Mr. Calleri hopes that bringing these new work spaces to Lab will inspire some students to follow career paths that involve making—or at the very least, to increase their marketable skills.
“It’s a complaint I hear from college professors all the time: ‘Yeah, this kid looks great on paper, but they can’t actually do anything,’” Mr. Calleri says. “These are universal skills. Planning, measuring, list-making…everyone does that to a degree. Even if you’re a lawyer, you still need to gather everything you need, organize it, make sure it’s all there and ready to go.”
Another possibility on the horizon: A periodic Saturday when people can bring in broken items—toasters, coffee pots, lamps—and see if they can be repaired in the makerspace.
“You can shout ‘go green’ all you want,” he says. “But if you’re not encouraging [students to repair things], you’re missing a big component of that.”

“I tell students that lots of people in their lives will help them prepare for a test,” says eighth-grade science teacher Michael Wong. “Lab students should also be prepared to fix a flashlight and engineer their way out of a problem when the power goes out.”
Like Mr. Calleri, Mr. Wong has always been a proponent of project-based learning. The opening of the new makerspaces, however, will take the realm of creative possibilities to a higher echelon.
“In eighth grade, we do a number of different engineering challenges, and we teach basic building skills,” Mr. Wong says. “And every year, each student builds their own car.” From scratch. 
At the beginning of the school year, each student was given a list of 43 instructions to mark off as they go, links to 41 instructional videos (each of which was filmed by Mr. Wong and his students last year), and some safety guidelines. From there, they are given materials and classroom time to build the foot-long cars themselves. Currently, the classroom doubles as a workshop, but with the advent of the makerspace, things may change.
Upon completion, the electric cars must be able to move forward and backward and have working headlights. But the beauty is in the details, and the aesthetic differences in the cars are where the students’ personalities really shine through.
“The creativity of the designs is really something to be judged by each individual student and what they were trying to emulate,” Mr. Wong says. “What is creative to one person may be viewed as cutting corners and just making a really small car to someone else.”

“I think the ‘M’ often gets forgotten in ‘STEM,’” says High School math teacher Julia Maguire. “People just think of math as paper and pencil, solving problems…but to me, math is much deeper and more beautiful than that. Making anything, building anything is all a big math problem.”
To help prove this point—and in hopes of fostering a love of math in younger children—Ms. Maguire teamed up with fifth-grade teachers Di Bloom, Kristin Frank, and Stephanie Mitzenmacher, and Di Bloom to help them bring some of their ideas into the makerspace…and what’s more brilliant than giant Jenga?

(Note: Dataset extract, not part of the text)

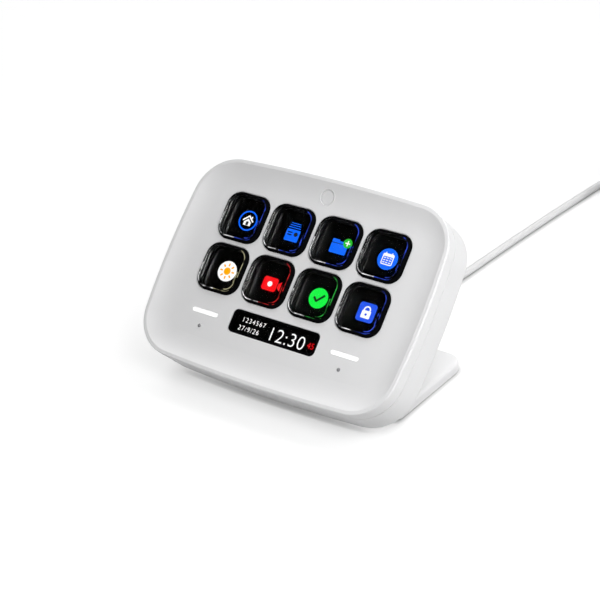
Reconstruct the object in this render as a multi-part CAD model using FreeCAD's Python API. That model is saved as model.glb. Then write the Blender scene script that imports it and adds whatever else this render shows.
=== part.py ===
import FreeCAD, Part

import math
import os

# A desk keypad: a scooped head with eight clear keys over a display leans on a bent stand.
# Millimetres. X runs to the right, Y to the back, Z up, with Z = 0 on the desk.
# The head is built lying flat, with its face at level 0 and its front up, and is then leaned back.

V = FreeCAD.Vector

# Head outline, seen square to the face, with the margins counted from the block of keys
side_margin = 15.5
top_margin = 12.45
bottom_margin = 28.35
long_edge_bow = 1.0
short_edge_bow = 0.9
corner_radius = 16.0
lean_deg = 46.5

# Front bezel: a flat lip over a fine line, a scooped wall and a flat face
rim_height = 2.2
lip_width = 1.4
lip_radius = 0.35
scoop_radius = 20.0
bezel_wall = 2.0
face_thickness = 2.0
seam_depth = 3.5
rim_line_width = 0.3
rim_line_depth = 0.25
rim_line_drop = 0.55

# Rear shell
head_depth = 16.6
shell_wall = 2.0
shell_floor = 2.0
back_round = 2.4
inner_round = 2.0
seam_gap = 0.35
seam_reveal = 0.7
tongue_thickness = 1.0
tongue_height = 1.6
tongue_clearance = 0.2
tongue_root = 1.0
floor_edge_inset = 6.0

# Keys
key_columns = 4
key_rows = 2
key_pitch = 19.8
cap_size = 17.7
cap_corner = 4.7
cap_clearance = 0.25
cap_proud = 1.5
cap_edge_round = 0.9
cap_crown_radius = 90.0
flange_overlap = 0.8
flange_gap = 0.3
flange_thickness = 0.9
key_travel = 1.0
opening_chamfer = 0.25

# Layers under the keys, from the front to the back
skirt_gap = 0.2
membrane_base = 0.4
skirt_width = 0.8
key_window = 15.4
window_corner = 3.2
contact_thickness = 0.2
panel_thickness = 1.0
backlight_thickness = 0.8
carrier_floor = 0.8
panel_margin = 1.05
pocket_clearance = 0.2
carrier_wall = 1.3
spacer_height = 3.8
spacer_radius = 2.2
spacer_spread_shares = (0.75, 0.7)
light_window_shares = (0.6, 0.5)
board_thickness = 1.6
sheet_corner = 1.0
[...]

Ms. Mitzenmacher and Ms. Bloom’s students started with a standard-sized Jenga, recorded all the measurements and dimensions, and calculated how to blow them up. Then, Ms. Maguire led students to the makerspace, where they sawed and sanded the 2x4s themselves.
“‘Measure twice, cut once, measure twice, cut once’ was our mantra,” Ms. Maguire says with a laugh. “We repeatedly preached caution, but that was all for naught. The students were very careful and precise.”
Ms. Frank sought a project that could help her students visualize the calculation of area to volume, so she enlisted the help of the art department. Her students were separated into groups, then told to select from a variety of prints of famous paintings. The challenge: create a likeness of the 2D paintings in 3D form.
“We asked the students to think as much about what they don’t see when they look at the painting as what they do see,” Ms. Maguire explains. “What’s behind the chair? What’s in the box? What’s on the bookshelf?”
The answers to those questions would drive the students’ designs. With their rough sketches in hand, they headed to the makerspace. With the help of a representative from Bitspace—the company Lab contracted to help the school design and build the makerspaces—prototypes were made, critiques were delivered, revisions were made…and finally, 3D art was created.
Next up? Building scale models of Lab’s outdoor classroom.
“One of the things we’ve really worked on this year in fifth grade is to get the kids out and measuring things,” Ms. Maguire says. “It sounds so simple, but it really teaches a lot of skills. They need to find the right tool to measure each object. They need to think about things from every angle…you can’t make the pond this big if that tree is this size, etc. These are skills utilized by architects, contractors…in any number of professions.”
Perhaps Ms. Maguire has answered the question students have asked in classrooms for generations: “When are we ever going to use this stuff?”